007 Aqua Base, Haunted House, Miner 49’er, In Search of the Four Vedas, Fun House, Stone Age
Coming up next: Stone Age, which hopefully will not recommend Aqua Base and put us into an infinite loop.

My guess is that he might have been drawing on something he saw in an old horror or sci-fi movie, rather than anything legitimately scientific. When I got there, I kind of half figured out where he was going with this, so I tried “ABSORB” acid and other variations of that, thinking that he meant to have the lichen act as a sort of sponge to get rid of it, but nothing worked. When I finally hit the code out of frustration, I was as surprised as you with the whole turning to water thing. But mainly I was irritated at such ridiculous verb usage.
Stone Age is just simplistic and boring, I’m afraid. The ending was kind of funny though, IIRC.
I already finished Stone Age and have my post half-written for tomorrow. (This one was scheduled ahead.) Honestly didn’t bug me since it was over quickly and I agree the ending was funny. If someone wanted to play any Morgan games I’d say start with Stone Age and go to Four Vedas and they can stop there. That’ll all wait until tomorrow when I finish though.
Well there’s a new verb for your list. I trust nothing has required “neutralize” yet? As for what he was thinking… maybe he was somehow associating lichens with “lye” or “lime,”* which are alkaline and might neutralize acid?
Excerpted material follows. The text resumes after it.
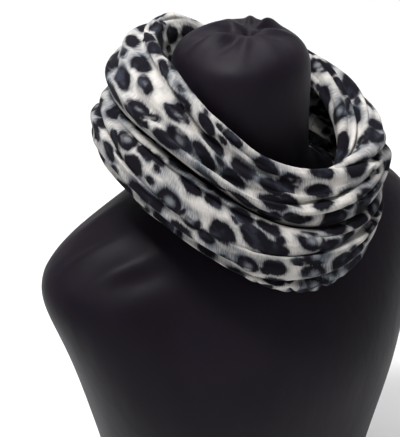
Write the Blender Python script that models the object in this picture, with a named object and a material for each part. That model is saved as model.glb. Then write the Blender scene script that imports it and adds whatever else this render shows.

But really I have no idea.
The author being more concerned with the TI-99/4A’s speaker than with making a good parser certainly jibes with how I used my TI-99/4A. I remember trying to program it to play “Alpha” by Vangelis–since I didn’t have a score and didn’t know what frequencies corresponded to which notes and am not super musical, this was challenging.
*The chemical, not the fruit, which leads to this amazing stackexchange question I found: “Why are limes alkaline, but lemons are acidic? They taste about the same.”
I read the link, and I’m still not sure how someone arrived at the idea that limes are alkaline and not acidic n the first place.
I think they just mixed up quicklime with the kind of limes you eat.
The reality show Rough Science (just scientists and nobody gets eliminated) has a really neat part in one of the episodes where one of the scientists makes “hand warmers” using quicklime (except it starts dissolving the bags, whoops).
https://www.pbs.org/weta/roughscience/series3/ice/handwarmers.html
See, had that been in the context of a game, I could imagine it being a “game logic” thing that limes could be analogous to garden lime – a Nord-and-Bert sort of thing, or just “Limes are the opposite of lemons”. That’s the kind of impressionistic logic you see in certain periods of video game.
Yes, NEUTRALIZE is new. What I should have done is do the Scott Adams style parser skip and go for WITH (X) for each item in my inventory. WITH LICHENS would then do the neutralizing. It doesn’t actually bother to check if you’ve asked for neutralizing first, the prompt it gives is to simply direct the player that “WITH” is really the right “verb” to apply here.
I thought that this might have something to do with acid “leaching” rather than “lichens” but that doesn’t make sense with the act of neutralization.
”SCREAM” OR W$=”SHOUT” OR W$=”HOWL” OR W$=”SCREECH” OR W$=”HOLLER” OR W$=”SING” OR W$=”YODEL”
I must admit I’m quite amused by the idea of yodeling to break glass.